Problem>
Scan the records below for the line containing "for tier, level, height" and the line containing "and three drawers.". Copy both, plus every line between, exactly.

+ + + + +

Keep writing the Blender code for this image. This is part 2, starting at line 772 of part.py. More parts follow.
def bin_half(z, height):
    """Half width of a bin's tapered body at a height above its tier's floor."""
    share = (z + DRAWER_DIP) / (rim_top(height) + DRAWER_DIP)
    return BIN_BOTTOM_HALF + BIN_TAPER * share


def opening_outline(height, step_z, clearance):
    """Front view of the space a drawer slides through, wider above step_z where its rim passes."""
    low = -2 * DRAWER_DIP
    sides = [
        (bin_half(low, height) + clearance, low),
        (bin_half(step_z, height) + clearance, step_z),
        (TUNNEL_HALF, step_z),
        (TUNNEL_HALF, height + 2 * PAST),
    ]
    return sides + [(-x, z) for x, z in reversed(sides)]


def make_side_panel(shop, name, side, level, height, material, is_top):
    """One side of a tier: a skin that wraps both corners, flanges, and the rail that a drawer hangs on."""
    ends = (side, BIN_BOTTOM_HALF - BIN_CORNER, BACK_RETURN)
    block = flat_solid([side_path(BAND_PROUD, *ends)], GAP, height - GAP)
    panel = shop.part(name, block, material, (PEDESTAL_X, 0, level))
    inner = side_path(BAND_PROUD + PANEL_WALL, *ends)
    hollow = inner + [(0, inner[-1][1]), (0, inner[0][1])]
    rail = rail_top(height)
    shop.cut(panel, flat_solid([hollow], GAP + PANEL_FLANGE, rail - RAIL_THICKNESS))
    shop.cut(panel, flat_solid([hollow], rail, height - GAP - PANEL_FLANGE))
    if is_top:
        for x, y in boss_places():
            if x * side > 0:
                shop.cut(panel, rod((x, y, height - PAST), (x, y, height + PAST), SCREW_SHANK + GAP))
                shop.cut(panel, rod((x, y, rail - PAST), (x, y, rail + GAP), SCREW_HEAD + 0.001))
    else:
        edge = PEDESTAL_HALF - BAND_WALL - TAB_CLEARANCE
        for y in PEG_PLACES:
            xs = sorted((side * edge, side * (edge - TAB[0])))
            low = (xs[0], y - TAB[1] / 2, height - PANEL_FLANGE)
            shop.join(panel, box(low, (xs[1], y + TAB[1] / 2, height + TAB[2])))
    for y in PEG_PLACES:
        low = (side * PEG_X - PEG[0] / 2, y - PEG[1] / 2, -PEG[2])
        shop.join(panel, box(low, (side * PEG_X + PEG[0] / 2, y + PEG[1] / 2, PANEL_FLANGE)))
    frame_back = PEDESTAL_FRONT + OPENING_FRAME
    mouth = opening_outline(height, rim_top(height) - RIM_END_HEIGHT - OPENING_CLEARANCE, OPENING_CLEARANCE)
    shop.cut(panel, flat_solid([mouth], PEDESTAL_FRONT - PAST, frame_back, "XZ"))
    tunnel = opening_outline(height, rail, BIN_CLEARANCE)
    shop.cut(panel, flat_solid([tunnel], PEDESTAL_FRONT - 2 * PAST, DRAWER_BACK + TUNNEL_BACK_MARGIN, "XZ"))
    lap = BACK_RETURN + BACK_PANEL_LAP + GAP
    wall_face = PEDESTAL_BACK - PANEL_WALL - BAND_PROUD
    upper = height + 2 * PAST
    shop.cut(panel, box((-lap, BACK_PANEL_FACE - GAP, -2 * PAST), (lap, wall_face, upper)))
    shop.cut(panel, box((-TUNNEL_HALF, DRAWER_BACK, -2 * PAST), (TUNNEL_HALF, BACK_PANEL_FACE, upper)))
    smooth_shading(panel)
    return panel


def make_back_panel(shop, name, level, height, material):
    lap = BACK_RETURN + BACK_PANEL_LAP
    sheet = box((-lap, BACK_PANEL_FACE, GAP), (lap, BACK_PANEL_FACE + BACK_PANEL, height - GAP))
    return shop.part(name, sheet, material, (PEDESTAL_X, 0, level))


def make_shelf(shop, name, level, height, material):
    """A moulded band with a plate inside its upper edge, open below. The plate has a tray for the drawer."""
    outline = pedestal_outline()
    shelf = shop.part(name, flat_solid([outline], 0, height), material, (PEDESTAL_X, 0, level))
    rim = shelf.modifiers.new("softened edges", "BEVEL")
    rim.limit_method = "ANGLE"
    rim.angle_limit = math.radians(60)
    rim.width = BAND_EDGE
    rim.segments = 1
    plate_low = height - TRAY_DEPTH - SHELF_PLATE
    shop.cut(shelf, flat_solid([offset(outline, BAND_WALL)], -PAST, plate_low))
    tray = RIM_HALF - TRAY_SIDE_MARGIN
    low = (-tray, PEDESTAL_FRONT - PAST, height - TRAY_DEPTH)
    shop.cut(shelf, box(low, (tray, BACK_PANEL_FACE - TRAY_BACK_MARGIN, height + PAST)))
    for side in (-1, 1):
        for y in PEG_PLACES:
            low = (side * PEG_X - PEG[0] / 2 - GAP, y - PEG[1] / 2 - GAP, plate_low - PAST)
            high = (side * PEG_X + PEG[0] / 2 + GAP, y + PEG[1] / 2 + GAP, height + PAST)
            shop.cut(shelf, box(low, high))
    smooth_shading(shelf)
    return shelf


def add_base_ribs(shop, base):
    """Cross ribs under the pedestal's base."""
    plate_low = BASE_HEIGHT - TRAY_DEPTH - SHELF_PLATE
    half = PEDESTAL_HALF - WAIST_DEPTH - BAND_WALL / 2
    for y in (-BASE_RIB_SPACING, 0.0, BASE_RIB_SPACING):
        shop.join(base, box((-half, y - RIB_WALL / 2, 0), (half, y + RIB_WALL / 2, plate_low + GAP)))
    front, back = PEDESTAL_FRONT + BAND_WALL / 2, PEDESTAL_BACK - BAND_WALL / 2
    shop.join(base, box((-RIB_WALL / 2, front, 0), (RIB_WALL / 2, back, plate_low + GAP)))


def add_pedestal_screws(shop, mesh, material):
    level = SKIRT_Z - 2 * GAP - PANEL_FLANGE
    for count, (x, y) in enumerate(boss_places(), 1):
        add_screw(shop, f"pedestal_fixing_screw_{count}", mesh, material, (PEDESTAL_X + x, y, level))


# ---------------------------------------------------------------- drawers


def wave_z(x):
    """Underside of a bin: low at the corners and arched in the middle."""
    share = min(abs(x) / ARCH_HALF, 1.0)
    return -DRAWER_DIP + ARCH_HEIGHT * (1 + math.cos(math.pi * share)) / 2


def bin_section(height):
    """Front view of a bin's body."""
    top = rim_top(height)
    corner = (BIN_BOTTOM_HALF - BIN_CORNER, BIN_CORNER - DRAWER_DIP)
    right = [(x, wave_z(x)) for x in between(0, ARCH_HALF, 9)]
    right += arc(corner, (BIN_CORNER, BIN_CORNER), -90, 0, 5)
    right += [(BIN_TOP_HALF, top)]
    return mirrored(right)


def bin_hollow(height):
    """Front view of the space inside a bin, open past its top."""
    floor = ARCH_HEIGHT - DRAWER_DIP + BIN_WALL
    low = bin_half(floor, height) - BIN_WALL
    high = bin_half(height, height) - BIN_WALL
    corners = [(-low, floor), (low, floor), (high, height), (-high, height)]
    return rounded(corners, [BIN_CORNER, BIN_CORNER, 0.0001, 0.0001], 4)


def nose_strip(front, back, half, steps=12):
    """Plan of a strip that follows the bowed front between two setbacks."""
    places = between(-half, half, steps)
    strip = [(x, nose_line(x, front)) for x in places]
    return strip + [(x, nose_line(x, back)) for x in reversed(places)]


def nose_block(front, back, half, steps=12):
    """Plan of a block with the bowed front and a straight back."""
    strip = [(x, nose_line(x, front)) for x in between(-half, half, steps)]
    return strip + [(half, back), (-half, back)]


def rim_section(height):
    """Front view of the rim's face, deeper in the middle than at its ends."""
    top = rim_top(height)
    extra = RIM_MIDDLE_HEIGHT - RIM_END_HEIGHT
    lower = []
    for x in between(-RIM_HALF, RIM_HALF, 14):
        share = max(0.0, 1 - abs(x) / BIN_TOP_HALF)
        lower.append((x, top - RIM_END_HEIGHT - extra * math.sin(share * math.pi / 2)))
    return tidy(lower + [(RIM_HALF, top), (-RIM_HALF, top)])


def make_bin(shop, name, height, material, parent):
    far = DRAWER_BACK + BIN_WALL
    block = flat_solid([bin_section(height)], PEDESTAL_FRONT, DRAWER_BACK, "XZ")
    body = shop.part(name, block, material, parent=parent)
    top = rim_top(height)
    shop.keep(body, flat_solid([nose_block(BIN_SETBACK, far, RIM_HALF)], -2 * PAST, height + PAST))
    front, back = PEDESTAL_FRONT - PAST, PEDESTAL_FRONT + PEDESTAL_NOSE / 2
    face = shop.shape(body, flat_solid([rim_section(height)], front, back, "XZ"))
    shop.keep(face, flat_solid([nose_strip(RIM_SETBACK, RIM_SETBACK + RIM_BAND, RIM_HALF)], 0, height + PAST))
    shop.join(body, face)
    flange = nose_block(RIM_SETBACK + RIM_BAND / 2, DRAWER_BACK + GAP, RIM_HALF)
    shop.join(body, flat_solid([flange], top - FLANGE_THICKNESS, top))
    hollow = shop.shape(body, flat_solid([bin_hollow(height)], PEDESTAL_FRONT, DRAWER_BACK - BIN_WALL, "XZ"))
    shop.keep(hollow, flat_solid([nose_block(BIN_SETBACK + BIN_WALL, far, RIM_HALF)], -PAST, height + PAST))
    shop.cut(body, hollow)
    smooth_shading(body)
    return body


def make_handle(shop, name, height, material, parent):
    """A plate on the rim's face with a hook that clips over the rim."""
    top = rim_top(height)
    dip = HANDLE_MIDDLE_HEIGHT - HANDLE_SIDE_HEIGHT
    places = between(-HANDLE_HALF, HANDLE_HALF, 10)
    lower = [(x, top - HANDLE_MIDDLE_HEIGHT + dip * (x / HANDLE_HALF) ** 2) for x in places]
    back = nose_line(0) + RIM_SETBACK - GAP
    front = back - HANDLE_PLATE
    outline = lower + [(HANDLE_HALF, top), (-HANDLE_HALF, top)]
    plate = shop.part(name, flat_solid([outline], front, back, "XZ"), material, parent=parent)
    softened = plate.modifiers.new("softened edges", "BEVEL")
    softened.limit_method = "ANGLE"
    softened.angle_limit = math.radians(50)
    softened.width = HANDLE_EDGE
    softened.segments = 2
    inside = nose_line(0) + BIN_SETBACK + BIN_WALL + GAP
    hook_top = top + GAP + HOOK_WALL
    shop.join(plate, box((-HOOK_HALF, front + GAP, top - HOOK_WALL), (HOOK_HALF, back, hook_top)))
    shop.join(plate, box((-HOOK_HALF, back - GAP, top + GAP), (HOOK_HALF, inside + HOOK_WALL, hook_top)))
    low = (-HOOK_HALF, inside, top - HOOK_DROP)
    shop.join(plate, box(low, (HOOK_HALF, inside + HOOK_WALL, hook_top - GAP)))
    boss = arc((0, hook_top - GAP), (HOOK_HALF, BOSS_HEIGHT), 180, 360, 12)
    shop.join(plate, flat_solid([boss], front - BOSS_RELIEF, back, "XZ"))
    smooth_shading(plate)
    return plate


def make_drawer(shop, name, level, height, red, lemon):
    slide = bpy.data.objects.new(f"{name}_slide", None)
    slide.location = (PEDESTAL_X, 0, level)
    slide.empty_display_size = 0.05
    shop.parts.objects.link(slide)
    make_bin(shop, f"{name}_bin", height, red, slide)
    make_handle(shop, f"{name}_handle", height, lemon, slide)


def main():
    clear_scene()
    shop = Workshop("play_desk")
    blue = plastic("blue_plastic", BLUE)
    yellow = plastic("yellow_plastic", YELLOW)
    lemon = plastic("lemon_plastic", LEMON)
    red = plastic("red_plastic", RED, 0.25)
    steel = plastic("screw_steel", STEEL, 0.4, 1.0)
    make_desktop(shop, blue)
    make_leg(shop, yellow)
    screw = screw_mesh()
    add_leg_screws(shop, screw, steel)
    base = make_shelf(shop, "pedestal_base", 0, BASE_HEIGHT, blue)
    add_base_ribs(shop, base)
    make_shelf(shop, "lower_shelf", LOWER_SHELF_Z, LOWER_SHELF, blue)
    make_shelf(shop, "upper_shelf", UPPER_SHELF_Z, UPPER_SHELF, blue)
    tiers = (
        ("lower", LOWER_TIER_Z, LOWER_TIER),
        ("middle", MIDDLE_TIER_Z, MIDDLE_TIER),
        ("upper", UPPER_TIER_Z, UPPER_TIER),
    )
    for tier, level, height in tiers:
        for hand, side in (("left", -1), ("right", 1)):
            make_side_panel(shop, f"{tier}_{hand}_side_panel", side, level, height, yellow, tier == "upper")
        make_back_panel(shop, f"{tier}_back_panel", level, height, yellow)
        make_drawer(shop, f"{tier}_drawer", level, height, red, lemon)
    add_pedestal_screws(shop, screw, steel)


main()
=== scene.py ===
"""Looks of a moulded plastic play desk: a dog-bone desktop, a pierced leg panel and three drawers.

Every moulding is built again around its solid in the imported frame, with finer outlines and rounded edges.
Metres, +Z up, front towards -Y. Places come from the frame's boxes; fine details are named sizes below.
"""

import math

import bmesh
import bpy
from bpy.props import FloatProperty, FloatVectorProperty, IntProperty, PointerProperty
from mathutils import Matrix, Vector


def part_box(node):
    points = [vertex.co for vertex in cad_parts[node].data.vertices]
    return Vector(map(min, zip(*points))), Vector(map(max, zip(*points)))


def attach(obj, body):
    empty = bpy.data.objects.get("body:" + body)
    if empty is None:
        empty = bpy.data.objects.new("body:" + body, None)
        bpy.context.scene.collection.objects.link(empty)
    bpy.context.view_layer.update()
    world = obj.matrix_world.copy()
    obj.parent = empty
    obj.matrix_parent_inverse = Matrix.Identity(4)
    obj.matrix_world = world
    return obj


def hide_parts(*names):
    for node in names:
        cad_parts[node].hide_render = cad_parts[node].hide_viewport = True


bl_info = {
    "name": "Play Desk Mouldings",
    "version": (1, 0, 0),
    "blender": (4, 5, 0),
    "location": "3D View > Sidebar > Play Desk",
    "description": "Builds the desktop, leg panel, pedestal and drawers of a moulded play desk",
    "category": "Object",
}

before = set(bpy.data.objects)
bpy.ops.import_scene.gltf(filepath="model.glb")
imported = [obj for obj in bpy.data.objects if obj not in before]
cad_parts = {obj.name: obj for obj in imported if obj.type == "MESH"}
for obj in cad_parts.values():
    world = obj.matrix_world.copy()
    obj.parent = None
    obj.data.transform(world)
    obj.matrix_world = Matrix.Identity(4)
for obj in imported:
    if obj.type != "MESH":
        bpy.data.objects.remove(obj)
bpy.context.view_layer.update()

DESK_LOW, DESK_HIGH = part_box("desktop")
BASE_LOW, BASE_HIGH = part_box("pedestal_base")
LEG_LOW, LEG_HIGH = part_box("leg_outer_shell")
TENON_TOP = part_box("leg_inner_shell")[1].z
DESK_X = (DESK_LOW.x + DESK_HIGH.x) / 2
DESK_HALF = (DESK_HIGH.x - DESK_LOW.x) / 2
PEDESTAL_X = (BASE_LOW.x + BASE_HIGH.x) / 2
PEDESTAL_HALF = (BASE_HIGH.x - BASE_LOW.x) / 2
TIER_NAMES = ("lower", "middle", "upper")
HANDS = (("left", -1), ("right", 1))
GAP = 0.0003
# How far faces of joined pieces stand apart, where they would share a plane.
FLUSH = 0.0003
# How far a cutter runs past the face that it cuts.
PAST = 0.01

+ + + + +

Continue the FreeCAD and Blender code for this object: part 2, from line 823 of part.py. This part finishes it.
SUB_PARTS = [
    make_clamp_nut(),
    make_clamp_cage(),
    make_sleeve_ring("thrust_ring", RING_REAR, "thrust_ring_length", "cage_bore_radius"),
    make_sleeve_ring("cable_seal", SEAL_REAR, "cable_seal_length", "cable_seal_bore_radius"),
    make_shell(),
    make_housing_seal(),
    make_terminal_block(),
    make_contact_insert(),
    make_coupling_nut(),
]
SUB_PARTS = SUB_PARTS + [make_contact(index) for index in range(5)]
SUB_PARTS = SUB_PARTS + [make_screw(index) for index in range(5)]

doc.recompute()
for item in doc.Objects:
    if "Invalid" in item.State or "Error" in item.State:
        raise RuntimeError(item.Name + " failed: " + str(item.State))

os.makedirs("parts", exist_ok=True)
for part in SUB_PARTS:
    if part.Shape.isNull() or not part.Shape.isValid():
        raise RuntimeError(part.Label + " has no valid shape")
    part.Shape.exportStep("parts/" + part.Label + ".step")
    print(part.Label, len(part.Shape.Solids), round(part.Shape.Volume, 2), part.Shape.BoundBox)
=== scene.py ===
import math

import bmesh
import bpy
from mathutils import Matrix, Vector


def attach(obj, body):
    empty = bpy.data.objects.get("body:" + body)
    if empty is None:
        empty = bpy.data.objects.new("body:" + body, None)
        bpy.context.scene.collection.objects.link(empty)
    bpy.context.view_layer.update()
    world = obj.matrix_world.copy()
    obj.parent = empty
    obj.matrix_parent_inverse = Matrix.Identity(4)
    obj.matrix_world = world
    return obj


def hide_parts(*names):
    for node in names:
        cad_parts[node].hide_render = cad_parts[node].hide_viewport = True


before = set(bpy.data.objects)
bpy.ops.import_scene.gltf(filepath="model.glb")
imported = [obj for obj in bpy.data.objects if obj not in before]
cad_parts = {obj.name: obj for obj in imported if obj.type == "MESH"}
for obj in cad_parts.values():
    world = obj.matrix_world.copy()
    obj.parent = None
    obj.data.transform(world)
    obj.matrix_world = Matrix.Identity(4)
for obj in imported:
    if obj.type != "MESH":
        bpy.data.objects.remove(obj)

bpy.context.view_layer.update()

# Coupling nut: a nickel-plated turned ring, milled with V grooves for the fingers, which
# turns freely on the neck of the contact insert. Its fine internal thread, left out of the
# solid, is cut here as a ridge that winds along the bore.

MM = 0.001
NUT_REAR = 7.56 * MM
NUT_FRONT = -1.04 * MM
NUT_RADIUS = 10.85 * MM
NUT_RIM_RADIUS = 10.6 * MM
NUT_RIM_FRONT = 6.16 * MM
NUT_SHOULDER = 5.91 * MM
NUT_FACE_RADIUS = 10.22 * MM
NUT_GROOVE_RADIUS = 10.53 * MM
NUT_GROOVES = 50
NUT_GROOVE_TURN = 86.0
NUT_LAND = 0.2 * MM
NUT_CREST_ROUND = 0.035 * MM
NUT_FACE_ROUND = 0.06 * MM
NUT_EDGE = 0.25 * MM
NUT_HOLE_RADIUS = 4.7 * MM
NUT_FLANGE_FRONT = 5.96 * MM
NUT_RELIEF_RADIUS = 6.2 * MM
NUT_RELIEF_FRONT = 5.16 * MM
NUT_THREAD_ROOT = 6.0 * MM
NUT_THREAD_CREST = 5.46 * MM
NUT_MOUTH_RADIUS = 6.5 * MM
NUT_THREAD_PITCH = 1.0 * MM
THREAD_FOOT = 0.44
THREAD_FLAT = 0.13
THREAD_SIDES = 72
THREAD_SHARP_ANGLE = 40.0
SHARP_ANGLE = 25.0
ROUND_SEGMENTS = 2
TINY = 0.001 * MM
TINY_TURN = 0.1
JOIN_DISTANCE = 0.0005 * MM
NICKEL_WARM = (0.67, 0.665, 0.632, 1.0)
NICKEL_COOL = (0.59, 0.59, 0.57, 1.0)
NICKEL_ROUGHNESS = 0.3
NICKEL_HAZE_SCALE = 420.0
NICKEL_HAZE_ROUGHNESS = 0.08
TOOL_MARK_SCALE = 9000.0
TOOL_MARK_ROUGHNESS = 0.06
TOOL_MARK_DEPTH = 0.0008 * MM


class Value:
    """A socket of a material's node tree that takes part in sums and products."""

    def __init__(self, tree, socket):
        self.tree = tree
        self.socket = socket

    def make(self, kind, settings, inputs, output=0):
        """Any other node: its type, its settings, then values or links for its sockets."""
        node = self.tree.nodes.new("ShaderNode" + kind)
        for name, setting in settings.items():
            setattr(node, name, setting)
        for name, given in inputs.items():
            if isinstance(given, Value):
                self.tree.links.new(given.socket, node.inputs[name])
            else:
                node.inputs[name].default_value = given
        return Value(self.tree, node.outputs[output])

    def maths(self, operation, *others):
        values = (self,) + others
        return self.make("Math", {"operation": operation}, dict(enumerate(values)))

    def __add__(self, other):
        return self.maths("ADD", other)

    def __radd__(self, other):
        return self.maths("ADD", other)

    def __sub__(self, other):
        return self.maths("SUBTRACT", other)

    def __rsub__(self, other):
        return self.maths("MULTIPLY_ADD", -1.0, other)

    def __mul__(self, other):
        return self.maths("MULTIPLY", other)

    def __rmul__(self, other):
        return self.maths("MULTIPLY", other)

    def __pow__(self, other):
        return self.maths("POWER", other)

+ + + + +

Response>
    for tier, level, height in tiers:
        for hand, side in (("left", -1), ("right", 1)):
            make_side_panel(shop, f"{tier}_{hand}_side_panel", side, level, height, yellow, tier == "upper")
        make_back_panel(shop, f"{tier}_back_panel", level, height, yellow)
        make_drawer(shop, f"{tier}_drawer", level, height, red, lemon)
    add_pedestal_screws(shop, screw, steel)


main()
=== scene.py ===
"""Looks of a moulded plastic play desk: a dog-bone desktop, a pierced leg panel and three drawers.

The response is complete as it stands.